### [Exercise directions]
Give back, unchanged, the line with "obj.parent = empty", the line with "imported = [obj", and every line between them, and no other line.

### [Record extracts]
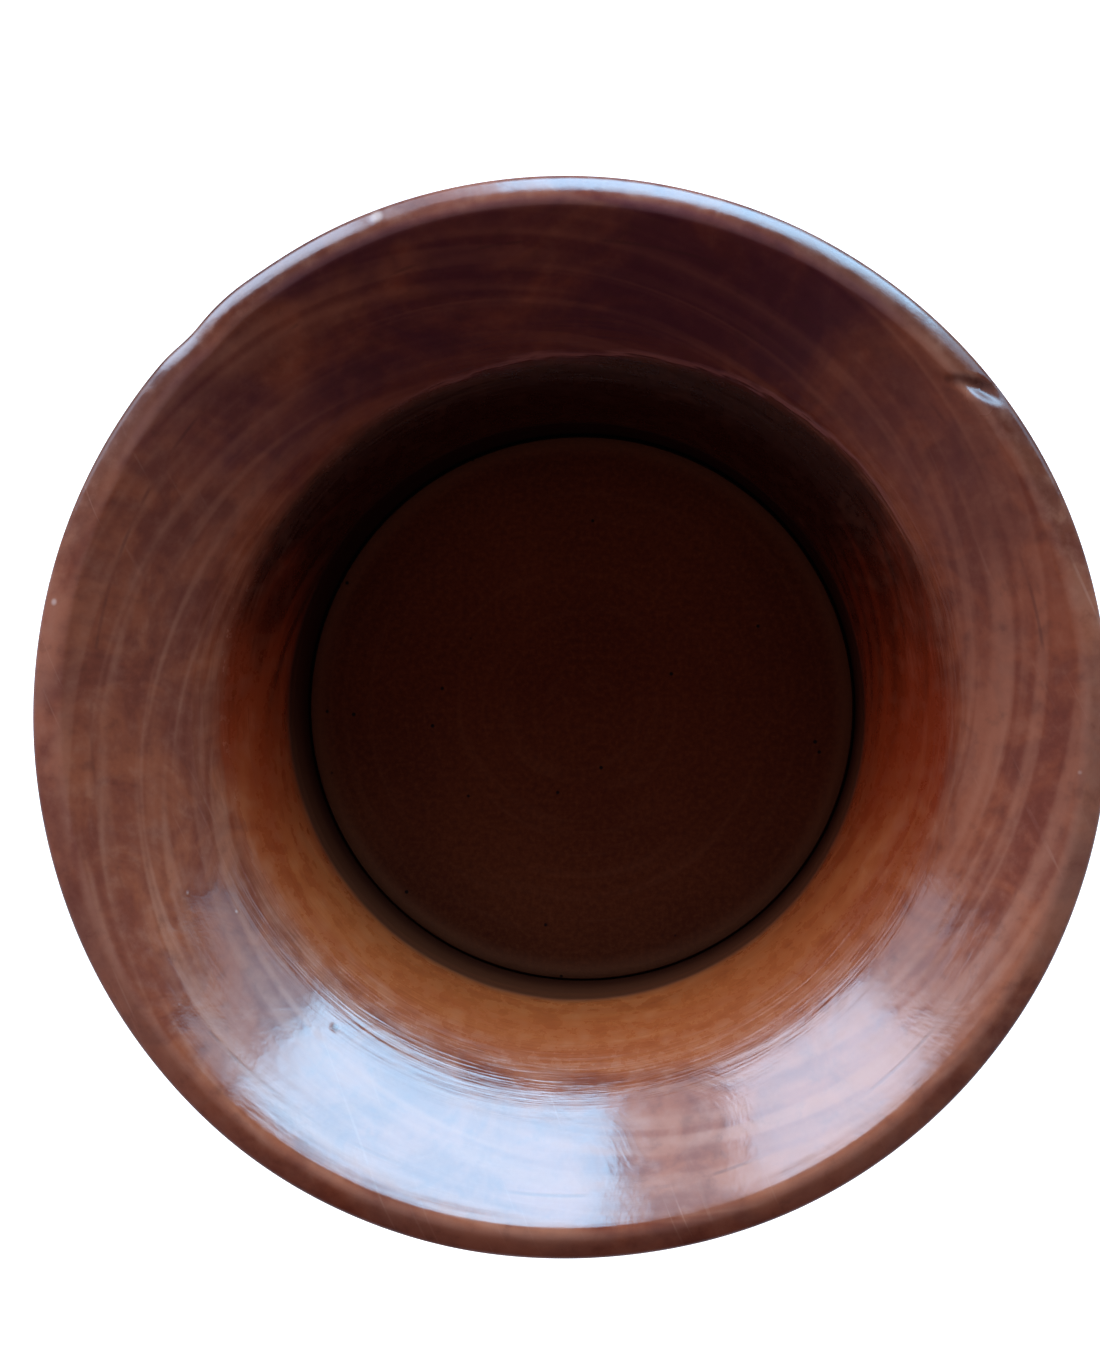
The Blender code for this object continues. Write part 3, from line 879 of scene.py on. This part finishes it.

---

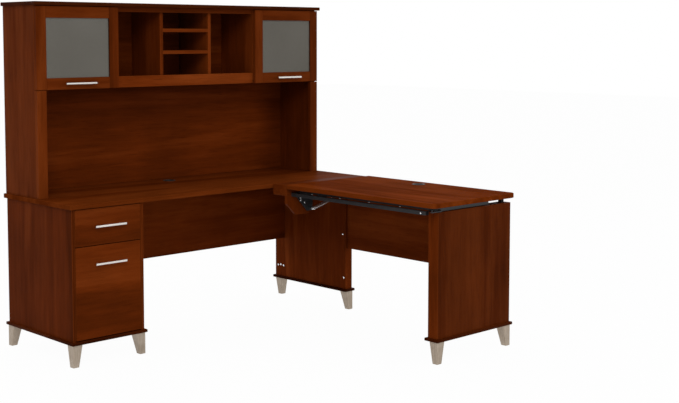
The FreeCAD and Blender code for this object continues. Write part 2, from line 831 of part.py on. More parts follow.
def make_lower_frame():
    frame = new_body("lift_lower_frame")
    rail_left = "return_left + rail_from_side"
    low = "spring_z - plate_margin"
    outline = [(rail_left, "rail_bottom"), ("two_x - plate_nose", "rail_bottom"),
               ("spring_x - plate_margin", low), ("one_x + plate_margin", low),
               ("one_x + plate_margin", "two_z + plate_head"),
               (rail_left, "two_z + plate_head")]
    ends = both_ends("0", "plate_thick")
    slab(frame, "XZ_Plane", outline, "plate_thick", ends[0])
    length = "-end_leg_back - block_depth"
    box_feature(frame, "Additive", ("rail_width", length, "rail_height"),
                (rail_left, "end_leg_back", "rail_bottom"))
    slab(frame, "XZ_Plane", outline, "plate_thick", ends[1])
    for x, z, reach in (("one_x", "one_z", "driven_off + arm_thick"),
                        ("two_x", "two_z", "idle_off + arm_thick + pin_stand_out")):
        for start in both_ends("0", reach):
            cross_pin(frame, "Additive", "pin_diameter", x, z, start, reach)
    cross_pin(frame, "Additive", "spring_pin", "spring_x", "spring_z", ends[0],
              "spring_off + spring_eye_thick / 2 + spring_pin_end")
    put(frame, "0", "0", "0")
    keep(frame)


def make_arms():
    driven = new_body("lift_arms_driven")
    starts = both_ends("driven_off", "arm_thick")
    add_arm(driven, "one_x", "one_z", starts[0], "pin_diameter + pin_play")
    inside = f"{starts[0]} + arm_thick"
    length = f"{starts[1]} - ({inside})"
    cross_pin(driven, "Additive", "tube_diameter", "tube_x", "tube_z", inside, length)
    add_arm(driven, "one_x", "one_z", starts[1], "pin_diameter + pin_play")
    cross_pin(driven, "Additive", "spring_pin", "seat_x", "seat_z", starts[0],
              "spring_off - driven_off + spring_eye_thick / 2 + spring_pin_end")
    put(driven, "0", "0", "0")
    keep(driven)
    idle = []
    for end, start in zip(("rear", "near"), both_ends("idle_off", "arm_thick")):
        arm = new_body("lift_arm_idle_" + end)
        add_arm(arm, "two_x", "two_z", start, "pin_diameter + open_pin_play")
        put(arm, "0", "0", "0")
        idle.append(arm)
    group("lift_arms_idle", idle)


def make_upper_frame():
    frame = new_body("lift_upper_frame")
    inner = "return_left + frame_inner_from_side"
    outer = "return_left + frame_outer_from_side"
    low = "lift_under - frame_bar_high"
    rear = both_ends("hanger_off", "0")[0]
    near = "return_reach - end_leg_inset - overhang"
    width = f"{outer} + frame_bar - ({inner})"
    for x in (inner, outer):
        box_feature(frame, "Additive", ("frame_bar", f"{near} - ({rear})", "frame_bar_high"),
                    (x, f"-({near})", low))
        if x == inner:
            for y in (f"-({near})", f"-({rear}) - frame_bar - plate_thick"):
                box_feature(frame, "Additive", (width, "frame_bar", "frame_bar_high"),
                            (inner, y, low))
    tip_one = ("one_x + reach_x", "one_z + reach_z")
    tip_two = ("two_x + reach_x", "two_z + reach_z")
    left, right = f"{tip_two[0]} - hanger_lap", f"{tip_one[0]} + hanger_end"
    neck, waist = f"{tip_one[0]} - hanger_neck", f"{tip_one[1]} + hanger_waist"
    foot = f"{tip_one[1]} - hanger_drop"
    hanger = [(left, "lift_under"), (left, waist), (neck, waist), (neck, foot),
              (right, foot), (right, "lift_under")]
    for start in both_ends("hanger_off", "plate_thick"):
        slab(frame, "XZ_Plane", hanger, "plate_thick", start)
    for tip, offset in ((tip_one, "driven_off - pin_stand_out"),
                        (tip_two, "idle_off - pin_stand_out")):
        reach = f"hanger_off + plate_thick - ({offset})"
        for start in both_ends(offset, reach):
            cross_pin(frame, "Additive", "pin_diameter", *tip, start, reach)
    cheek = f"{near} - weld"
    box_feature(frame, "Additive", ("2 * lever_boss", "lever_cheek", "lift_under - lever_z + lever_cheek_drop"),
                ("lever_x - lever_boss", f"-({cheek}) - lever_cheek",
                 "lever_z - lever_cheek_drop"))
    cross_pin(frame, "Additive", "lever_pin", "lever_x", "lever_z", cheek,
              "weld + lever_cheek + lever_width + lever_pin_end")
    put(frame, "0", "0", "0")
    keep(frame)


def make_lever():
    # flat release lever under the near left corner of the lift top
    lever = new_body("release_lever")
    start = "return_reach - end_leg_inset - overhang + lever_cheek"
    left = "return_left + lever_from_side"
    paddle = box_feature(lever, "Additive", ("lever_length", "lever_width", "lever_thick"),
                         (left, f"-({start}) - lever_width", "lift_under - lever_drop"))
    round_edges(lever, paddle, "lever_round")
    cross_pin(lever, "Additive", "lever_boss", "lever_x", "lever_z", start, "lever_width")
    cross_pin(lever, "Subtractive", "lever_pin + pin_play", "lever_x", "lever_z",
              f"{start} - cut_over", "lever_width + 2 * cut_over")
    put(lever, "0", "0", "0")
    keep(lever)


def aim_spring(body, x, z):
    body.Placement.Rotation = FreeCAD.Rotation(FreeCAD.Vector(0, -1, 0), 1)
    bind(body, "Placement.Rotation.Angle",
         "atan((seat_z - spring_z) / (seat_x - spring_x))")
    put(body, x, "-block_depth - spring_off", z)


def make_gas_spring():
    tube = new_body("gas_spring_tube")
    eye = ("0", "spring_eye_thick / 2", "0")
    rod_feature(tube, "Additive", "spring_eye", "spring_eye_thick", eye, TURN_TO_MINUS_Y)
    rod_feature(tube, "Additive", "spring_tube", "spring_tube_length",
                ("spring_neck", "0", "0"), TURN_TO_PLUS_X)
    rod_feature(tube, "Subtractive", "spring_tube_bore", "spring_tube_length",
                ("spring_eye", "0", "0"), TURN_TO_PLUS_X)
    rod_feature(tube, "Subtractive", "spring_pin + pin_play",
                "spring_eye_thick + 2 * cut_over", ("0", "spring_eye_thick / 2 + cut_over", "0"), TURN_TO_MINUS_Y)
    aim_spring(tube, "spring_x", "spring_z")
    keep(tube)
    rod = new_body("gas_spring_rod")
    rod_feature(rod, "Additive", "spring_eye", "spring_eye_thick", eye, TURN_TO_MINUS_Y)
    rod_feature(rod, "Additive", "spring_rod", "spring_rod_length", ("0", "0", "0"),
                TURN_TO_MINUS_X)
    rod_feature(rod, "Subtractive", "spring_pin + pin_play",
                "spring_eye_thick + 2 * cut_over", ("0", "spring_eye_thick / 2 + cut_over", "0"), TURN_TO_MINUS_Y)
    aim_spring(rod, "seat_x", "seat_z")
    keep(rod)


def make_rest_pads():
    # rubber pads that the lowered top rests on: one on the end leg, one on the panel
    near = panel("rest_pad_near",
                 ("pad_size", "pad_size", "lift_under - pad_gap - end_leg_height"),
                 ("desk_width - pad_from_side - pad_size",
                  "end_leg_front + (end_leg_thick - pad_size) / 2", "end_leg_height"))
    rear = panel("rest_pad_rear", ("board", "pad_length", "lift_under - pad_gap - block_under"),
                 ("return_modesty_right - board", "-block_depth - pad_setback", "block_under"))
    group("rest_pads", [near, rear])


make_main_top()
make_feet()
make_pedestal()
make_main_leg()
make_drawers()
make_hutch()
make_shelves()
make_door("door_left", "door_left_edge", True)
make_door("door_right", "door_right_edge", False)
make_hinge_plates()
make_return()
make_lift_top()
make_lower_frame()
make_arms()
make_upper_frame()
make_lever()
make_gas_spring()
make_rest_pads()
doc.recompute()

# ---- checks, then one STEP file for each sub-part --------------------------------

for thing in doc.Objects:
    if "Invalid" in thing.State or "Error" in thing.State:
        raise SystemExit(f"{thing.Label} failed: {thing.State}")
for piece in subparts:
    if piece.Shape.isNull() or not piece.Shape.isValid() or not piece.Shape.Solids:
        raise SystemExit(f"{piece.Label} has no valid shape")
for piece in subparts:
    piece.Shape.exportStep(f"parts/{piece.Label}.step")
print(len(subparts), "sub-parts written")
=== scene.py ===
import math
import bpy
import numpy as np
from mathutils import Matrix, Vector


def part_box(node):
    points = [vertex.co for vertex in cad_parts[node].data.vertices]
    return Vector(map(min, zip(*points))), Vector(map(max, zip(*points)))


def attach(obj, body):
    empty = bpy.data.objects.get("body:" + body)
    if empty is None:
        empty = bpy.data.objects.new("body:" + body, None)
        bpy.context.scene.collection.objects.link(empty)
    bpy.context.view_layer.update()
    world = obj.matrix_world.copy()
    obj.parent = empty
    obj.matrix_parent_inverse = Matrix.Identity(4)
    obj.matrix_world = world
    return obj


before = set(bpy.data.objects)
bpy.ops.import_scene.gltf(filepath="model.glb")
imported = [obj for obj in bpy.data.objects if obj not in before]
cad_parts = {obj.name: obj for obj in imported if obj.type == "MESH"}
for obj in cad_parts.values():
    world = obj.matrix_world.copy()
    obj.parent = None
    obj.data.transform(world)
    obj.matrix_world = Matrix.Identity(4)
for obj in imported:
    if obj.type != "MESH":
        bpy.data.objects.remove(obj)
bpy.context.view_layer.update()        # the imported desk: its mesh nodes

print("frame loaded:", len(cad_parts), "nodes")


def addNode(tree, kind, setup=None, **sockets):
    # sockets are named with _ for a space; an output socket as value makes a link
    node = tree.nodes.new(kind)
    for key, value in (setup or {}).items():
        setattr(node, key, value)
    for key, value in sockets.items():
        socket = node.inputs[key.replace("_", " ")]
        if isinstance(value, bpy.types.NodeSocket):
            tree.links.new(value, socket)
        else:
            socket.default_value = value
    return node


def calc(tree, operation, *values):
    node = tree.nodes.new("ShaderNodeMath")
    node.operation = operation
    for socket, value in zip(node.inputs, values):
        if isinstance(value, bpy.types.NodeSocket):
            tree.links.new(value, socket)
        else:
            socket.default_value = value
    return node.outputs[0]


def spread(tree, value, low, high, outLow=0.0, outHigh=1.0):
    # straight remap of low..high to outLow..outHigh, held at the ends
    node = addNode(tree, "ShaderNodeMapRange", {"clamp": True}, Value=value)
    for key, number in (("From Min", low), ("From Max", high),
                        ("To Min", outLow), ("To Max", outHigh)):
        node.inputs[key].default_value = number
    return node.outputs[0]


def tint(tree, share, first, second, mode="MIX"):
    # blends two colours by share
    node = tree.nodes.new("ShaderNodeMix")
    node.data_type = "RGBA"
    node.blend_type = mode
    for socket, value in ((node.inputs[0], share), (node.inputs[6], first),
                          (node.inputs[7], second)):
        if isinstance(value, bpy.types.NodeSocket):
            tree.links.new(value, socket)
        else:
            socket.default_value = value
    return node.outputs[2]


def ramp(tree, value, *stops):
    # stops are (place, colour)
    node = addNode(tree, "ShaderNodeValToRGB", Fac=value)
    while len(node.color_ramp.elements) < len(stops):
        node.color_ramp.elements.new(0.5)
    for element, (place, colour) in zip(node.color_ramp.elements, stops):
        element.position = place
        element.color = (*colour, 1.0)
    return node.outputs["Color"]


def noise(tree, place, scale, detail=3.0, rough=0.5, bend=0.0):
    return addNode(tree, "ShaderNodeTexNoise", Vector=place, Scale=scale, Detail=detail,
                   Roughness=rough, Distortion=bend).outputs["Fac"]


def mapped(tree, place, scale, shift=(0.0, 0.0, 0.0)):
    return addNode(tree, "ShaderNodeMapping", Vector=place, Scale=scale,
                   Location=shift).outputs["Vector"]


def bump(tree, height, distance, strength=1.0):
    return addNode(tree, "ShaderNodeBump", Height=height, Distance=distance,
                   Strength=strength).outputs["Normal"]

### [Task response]
    obj.parent = empty
    obj.matrix_parent_inverse = Matrix.Identity(4)
    obj.matrix_world = world
    return obj


before = set(bpy.data.objects)
bpy.ops.import_scene.gltf(filepath="model.glb")
imported = [obj for obj in bpy.data.objects if obj not in before]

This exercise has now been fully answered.